§ **SET EXERCISE**
Copy the lines holding the word "Blender", all of them.
** START EXTRACTED DATA **
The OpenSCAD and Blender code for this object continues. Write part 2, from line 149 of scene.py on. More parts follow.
** END EXTRACTED DATA **
** START EXTRACTED DATA **
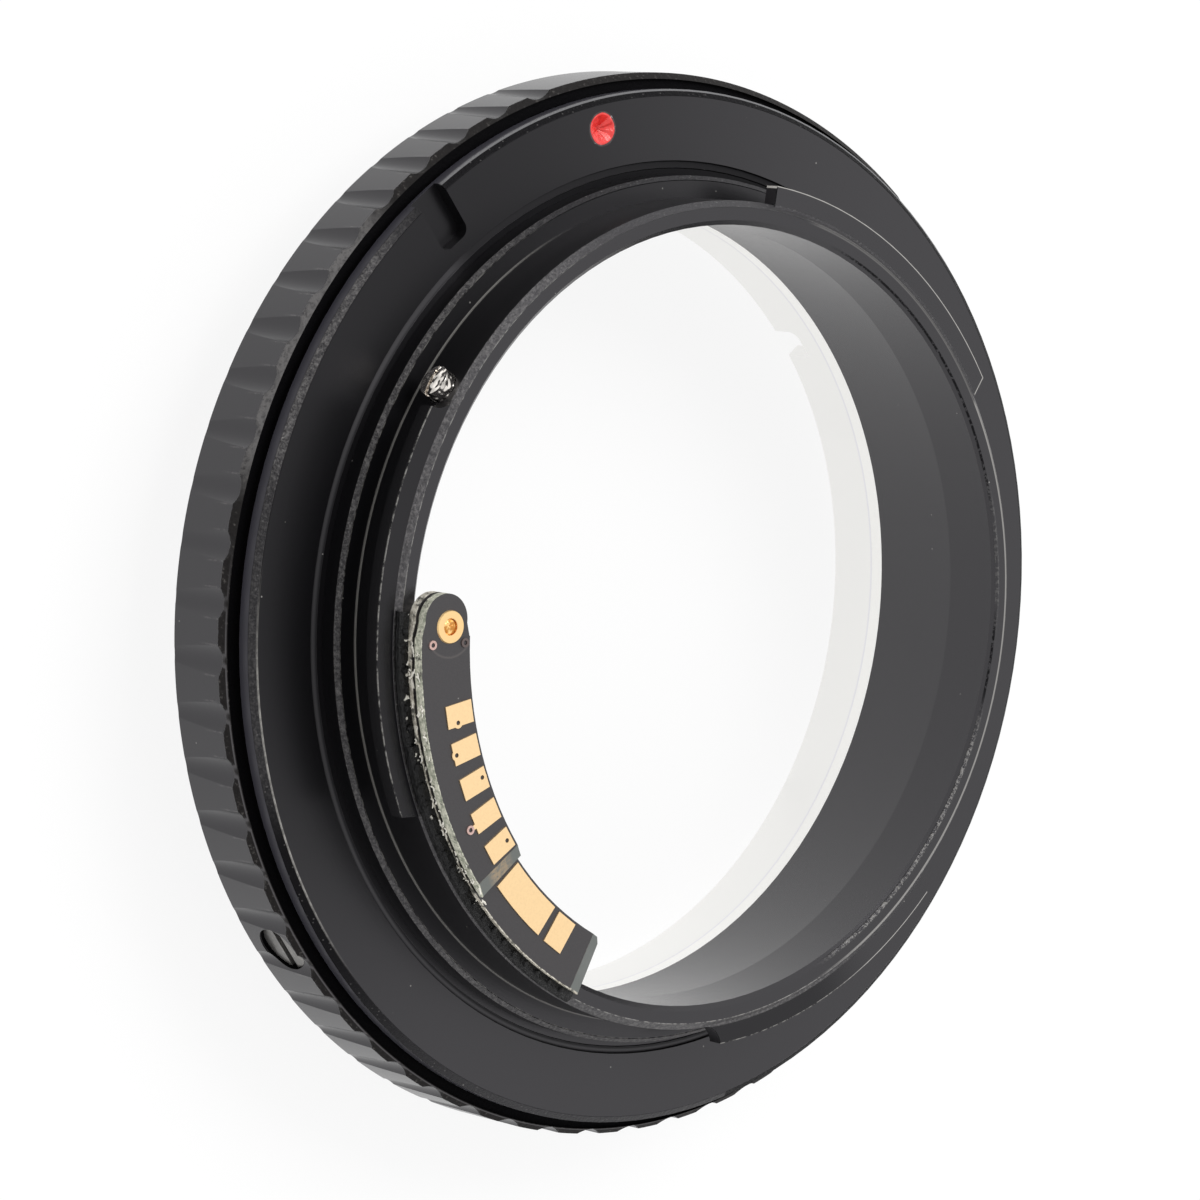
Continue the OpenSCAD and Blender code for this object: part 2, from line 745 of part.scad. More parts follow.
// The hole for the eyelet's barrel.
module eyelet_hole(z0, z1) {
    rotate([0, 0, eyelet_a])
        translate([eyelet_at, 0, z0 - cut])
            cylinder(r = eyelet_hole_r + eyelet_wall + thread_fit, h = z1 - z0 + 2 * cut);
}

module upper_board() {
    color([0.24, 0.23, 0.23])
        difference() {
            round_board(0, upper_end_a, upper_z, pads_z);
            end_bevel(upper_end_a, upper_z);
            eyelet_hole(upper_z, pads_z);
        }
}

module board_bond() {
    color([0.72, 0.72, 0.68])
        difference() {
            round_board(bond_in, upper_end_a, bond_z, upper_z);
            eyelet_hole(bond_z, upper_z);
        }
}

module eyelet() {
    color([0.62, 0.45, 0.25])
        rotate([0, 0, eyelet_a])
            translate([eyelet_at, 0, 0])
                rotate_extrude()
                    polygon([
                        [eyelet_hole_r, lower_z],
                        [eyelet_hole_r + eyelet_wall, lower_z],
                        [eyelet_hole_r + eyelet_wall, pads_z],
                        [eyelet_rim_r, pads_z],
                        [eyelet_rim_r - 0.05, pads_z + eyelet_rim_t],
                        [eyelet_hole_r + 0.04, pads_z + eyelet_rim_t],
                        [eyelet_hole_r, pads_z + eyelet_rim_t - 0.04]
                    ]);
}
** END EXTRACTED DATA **
§ **TASK SOLUTION**
The OpenSCAD and Blender code for this object continues. Write part 2, from line 149 of scene.py on. More parts follow.
Continue the OpenSCAD and Blender code for this object: part 2, from line 745 of part.scad. More parts follow.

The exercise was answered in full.